Just as we talked about last week – and many times prior in months recent – the broad equity indices have traded for the most part in range-bound fashion between the upper and lower-ends of well established consolidation zones.
The latter half of last week saw the INDU and SPX seemingly poised for significant breaks to what would have likely been runs at the Sept – Oct triple-top highs. But there was that one little factor standing in the way…those pesky resistance levels at the top of the aforementioned resistance zones…
Now we can attribute it to all of the fiscal cliff shenanigans and light volume and Mayan calendar predictions…yadayadayada… BS…life happens…daily! What’s going on now is catching no one by surprise…the swings and head fakes and various machinations are part of the game…end of story.
Fact is the markets march on and do what they will, oft times regardless of what’s going on. More so the case when the so-called news or events have been anticipated and discounted/reflected in price…certainly the case in this instance.

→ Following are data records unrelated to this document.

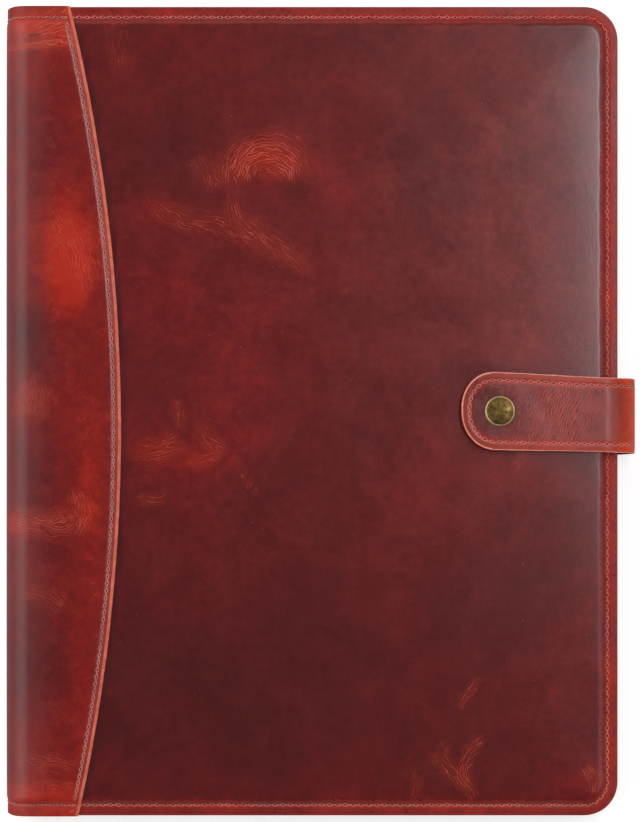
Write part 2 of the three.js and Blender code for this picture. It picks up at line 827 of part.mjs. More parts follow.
const strapWrap = group(
  piece("strap_wrap_leather", strapPly(wrapStations, 0, leatherThickness), strapLeather),
  piece("strap_wrap_lining", strapPly(wrapStations, strapLiningDepth, strapLiningDepth + strapLiningThickness), liningLeather),
);

const strapFlap = group(
  piece("strap_flap_leather", flapLeather(), strapLeather),
  piece("strap_flap_lining", flapLining(), liningLeather),
  piece("strap_thread", strapBand(threadWidth, strapTop - threadThickness, strapTop), thread),
  piece("snap_cap", snapCap(), agedBrass),
  piece("snap_socket", snapSocket(), agedBrass),
  piece("snap_spring", snapSpring(), agedBrass),
);

const notepad = group(
  piece("notepad_backing", padBacking(), greyBoard),
  piece("notepad_sheets", padSheets(), paper),
  piece("notepad_binding", padBinding(), bindingTape),
);

export default group(backCover, spine, frontCover, strapWrap, strapFlap, notepad);
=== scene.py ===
import json
import math
from functools import partial

import bpy
import numpy as np
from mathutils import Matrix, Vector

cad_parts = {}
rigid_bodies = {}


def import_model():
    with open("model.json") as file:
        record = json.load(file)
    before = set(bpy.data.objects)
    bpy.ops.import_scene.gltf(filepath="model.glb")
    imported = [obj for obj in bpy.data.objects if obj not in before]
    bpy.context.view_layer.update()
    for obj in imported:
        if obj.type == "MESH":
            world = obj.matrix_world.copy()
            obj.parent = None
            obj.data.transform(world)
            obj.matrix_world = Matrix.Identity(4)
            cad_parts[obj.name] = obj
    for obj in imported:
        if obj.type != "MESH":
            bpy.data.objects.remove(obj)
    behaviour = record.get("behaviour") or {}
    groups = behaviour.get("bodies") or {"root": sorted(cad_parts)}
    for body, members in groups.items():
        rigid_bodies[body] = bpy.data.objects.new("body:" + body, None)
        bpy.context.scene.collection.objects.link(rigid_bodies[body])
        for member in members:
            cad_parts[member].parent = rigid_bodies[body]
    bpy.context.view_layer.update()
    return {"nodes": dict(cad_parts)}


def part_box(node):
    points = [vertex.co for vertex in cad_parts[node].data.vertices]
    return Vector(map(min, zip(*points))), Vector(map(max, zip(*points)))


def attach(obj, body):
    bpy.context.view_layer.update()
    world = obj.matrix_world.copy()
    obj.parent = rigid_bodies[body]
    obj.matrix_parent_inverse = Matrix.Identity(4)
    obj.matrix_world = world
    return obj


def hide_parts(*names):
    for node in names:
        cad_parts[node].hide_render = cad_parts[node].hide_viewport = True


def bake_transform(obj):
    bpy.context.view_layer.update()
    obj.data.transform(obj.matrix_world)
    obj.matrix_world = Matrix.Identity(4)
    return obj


bpy.ops.object.select_all(action="SELECT")
bpy.ops.object.delete()
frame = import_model()

# A leather padfolio, closed, seen from straight above. Sizes are in millimetres until a mesh is filled.
MM = 0.001

# The covers, as in the part's source. A ply is a pair of depths below the outer face.
SPINE_X = -126.55
FORE_EDGE_X = 119.45
HALF_HEIGHT = 162.5
CLOSED_HEIGHT = 20.4
MIDDLE_Z = CLOSED_HEIGHT / 2
SPINE_RADIUS = MIDDLE_Z
SPINE_CENTRE_X = SPINE_X + SPINE_RADIUS
BEND = SPINE_RADIUS * math.pi / 2
REACH = FORE_EDGE_X - SPINE_CENTRE_X + BEND
CORNER_RADIUS = 13.5
RIM_STEP = 2.2
RIM_WIDTH = 4.7
SHOULDER = 2.9
SPINE_RIM_SHARE = 0.3
OVERLAY = (0.0, 1.2)
LEATHER = (1.3, 2.5)
FOAM = (2.6, 3.4)
FOAM_INSET = 8.0
LINING = (4.8, 5.6)
OVERLAY_RADIUS = 716.0
OVERLAY_CENTRE_X = -796.15
OVERLAY_CENTRE_Y = -7.3
OVERLAY_HALF_HEIGHT = 162.9
OVERLAY_TUCK = 1.2

# Seams: how far in from the edge they run, and how far apart their holes are
EDGE_SEAM, EDGE_PITCH = 4.2, 3.15
OVERLAY_SEAM, OVERLAY_PITCH = 2.9, 2.9
STRAP_SEAM, STRAP_PITCH = 3.3, 3.06
POCKET_SEAM, POCKET_PITCH = 1.7, 3.2
SLEEVE_SEAM = 1.3

# The strap and its press stud
STRAP_TOP = 24.5
STRAP_RADIUS = STRAP_TOP / 2
STRAP_CENTRE_X = 114.30
STRAP_TIP_X = 56.65
SEWN_END_X = 57.45
STRAP_FLAT = STRAP_CENTRE_X - STRAP_TIP_X
STRAP_BEND = math.pi * STRAP_RADIUS
STRAP_MIDDLE = STRAP_FLAT + STRAP_BEND / 2
STRAP_END = STRAP_FLAT + STRAP_BEND + STRAP_CENTRE_X - SEWN_END_X
STRAP_HALF_WIDTH = 15.65
STRAP_TAPER = 0.65
TIP_LENGTH = 13.0
TIP_HALF_WIDTH = 14.65
TIP_INSET = 13.5
SQUARE_SIDES = 6.0
STRAP_LEATHER = (0.0, 1.2)
STRAP_LINING = (1.3, 2.2)
STRAP_SKEW = -0.0346
STUD_INSET = 15.4
STUD_X = STRAP_TIP_X + STUD_INSET


def camera():
    """The camera looks straight down, as the photograph does."""
    lens = bpy.data.cameras.new("camera")
    lens.lens = 435.9
    lens.sensor_width = 36
    eye = bpy.data.objects.new("camera", lens)
    eye.location = (-0.00018, 0.00006, 4.018)
    bpy.context.scene.collection.objects.link(eye)
    bpy.context.scene.camera = eye


camera()
bpy.context.scene.view_settings.view_transform = "Standard"


# Shaping

def smooth(t):
    t = np.clip(t, 0, 1)
    return t * t * (3 - 2 * t)


def bell(x, middle, width, power=2):
    """1 at the middle, falling to about a third at one width from it. A higher power has steeper sides."""
    return np.exp(-(((x - middle) / width) ** power))


def ripple(t, seed):
    """An uneven wave between about -1 and 1, the same each run."""
    return (
        np.sin(t * 1.0 + seed * 1.7) * 0.45
        + np.sin(t * 1.93 + seed * 4.1) * 0.3
        + np.sin(t * 3.37 + seed * 2.3) * 0.25
    )


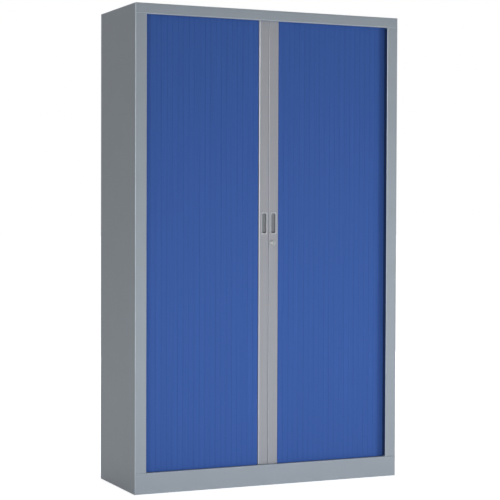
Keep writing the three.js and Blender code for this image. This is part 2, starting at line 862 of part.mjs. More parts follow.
function curtainStrip() {
  const [near, far] = [0, slatThickness];
  const outline = new THREE.Shape();
  outline.moveTo(gap / 2, far);
  outline.lineTo(gap / 2, near + grooveDepth);
  for (let i = 0; i < slatsPerStrip; i++) {
    const start = i * slatPitch;
    outline.lineTo(start + gap / 2 + grooveDepth, near);
    outline.lineTo(start + slatPitch - gap / 2 - grooveDepth, near);
    outline.lineTo(start + slatPitch - gap / 2, near + grooveDepth);
    if (i + 1 < slatsPerStrip) outline.lineTo(start + slatPitch + gap / 2, near + grooveDepth);
  }
  outline.lineTo(stripWidth - gap / 2, far);
  const middle = stripWidth / 2;
  const tongue = block(
    [middle - tongueWidth / 2, middle + tongueWidth / 2],
    [near, far],
    [tongueBottomZ, tongueTopZ],
  );
  return join(upright(outline, [slatBottomZ, slatTopZ]), tongue);
}

for (const [hand, side] of [["left", -1], ["right", 1]]) {
  for (let i = 0; i < stripsPerCurtain; i++) {
    const start = handleWidth + gap / 2 + i * stripWidth;
    const x = side > 0 ? start : -start - stripWidth;
    const name = `${hand}_curtain_strip_${String(i + 1).padStart(2, "0")}`;
    addPiece(name, curtainStrip(), slatPlastic(), [x, frontY + slatSetback, 0]);
  }
}

export default cabinet;
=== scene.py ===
# Tambour door cabinet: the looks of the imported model, in metres and in its frame.
import math

import bmesh
import bpy
from mathutils import Matrix, Vector


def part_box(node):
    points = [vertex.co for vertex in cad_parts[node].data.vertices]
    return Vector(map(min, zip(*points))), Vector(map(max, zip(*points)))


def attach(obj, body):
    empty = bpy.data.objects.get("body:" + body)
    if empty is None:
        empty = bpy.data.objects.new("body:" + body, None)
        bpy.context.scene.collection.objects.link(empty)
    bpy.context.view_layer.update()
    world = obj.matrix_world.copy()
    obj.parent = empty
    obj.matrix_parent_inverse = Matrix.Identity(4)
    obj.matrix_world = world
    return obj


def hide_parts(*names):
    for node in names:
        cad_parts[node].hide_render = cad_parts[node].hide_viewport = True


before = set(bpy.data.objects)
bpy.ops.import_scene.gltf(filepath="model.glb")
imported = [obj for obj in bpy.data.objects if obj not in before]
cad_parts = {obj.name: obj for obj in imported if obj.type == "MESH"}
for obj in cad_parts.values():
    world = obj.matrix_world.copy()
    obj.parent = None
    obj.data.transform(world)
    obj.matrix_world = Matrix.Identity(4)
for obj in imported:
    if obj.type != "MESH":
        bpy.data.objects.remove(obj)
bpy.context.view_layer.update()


# Camera: it stands 6.6 m off, to the left in front of the cabinet and a little over half its
# height. Its place, turn and focal length were found from the corners of the carcass.
def placed(name, data):
    """Puts a new object into the scene."""
    made = bpy.data.objects.new(name, data)
    bpy.context.scene.collection.objects.link(made)
    return made


camera_place = Vector((-2.713, -6.043, 1.147))
camera_yaw = math.radians(24.19)  # from straight ahead towards the right side
camera_pitch = math.radians(-1.45)
camera_roll = math.radians(0.20)
focal_length = 110.96
sensor_width = 36
ahead = Vector((math.sin(camera_yaw), math.cos(camera_yaw), math.tan(camera_pitch))).normalized()
level_right = Vector((math.cos(camera_yaw), -math.sin(camera_yaw), 0))
level_up = level_right.cross(ahead)
camera_right = math.cos(camera_roll) * level_right + math.sin(camera_roll) * level_up
camera_up = math.cos(camera_roll) * level_up - math.sin(camera_roll) * level_right
camera = placed("camera", bpy.data.cameras.new("camera"))
camera.data.lens = focal_length
camera.data.sensor_width = sensor_width
turn = Matrix((camera_right, camera_up, -ahead)).transposed()
camera.matrix_world = Matrix.Translation(camera_place) @ turn.to_4x4()
bpy.context.scene.camera = camera
bpy.context.scene.view_settings.view_transform = "Standard"


# Studio: a white room with a high key softbox on the left, which draws the thin shadows beside each
# ledge, others that fill in from the right, from low in front and along the left side, and one each
# for the back and the top. The room is white to the camera and to gloss, but lights weakly.
def colour(code):
    """Linear colour of an sRGB hex code."""
    parts = [int(code[i:i + 2], 16) / 255 for i in (0, 2, 4)]
    linear = [p / 12.92 if p <= 0.04045 else ((p + 0.055) / 1.055) ** 2.4 for p in parts]
    return (*linear, 1)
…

K, so cutting through the talking-head bull and excuses and everything else and getting to the just of the matter…the broad indices turned tail at resistance. They’ve since traded off a decent clip. Nothing complicated or overly surprising with any of that.
Which leaves us where?
Shouldn’t be surprised to know that at the height of the sell-off today, we traded down and through the lower-end of the consolidation zones for both indices before reversing sharply. The INDU briefly sliced through its 200-dma, which was parked at the bottom of the consolidation zone at roughly the 13k mark. The SPX managed a bounce off its consolidation-zone support at roughly 1,400 – actually managing to remain north of its 200-dma which is parked back at 1,390.
So now we find ourselves at the opposite end of the spectrum from a week ago, with the bears a bit more emboldened than the bulls. That said, we are sitting at the perfect level for a reversal entry on the long side. Aggressive? Maybe! But to ignore the likely possibility of more range-bound activity is to ignore the trend…always a tough way to make a living in this biz….
If the markets head north from here, and today’s sell-off reversal might just be a “tell,” then the obvious targets for trades on the long-side are at the top of the consolidation zones.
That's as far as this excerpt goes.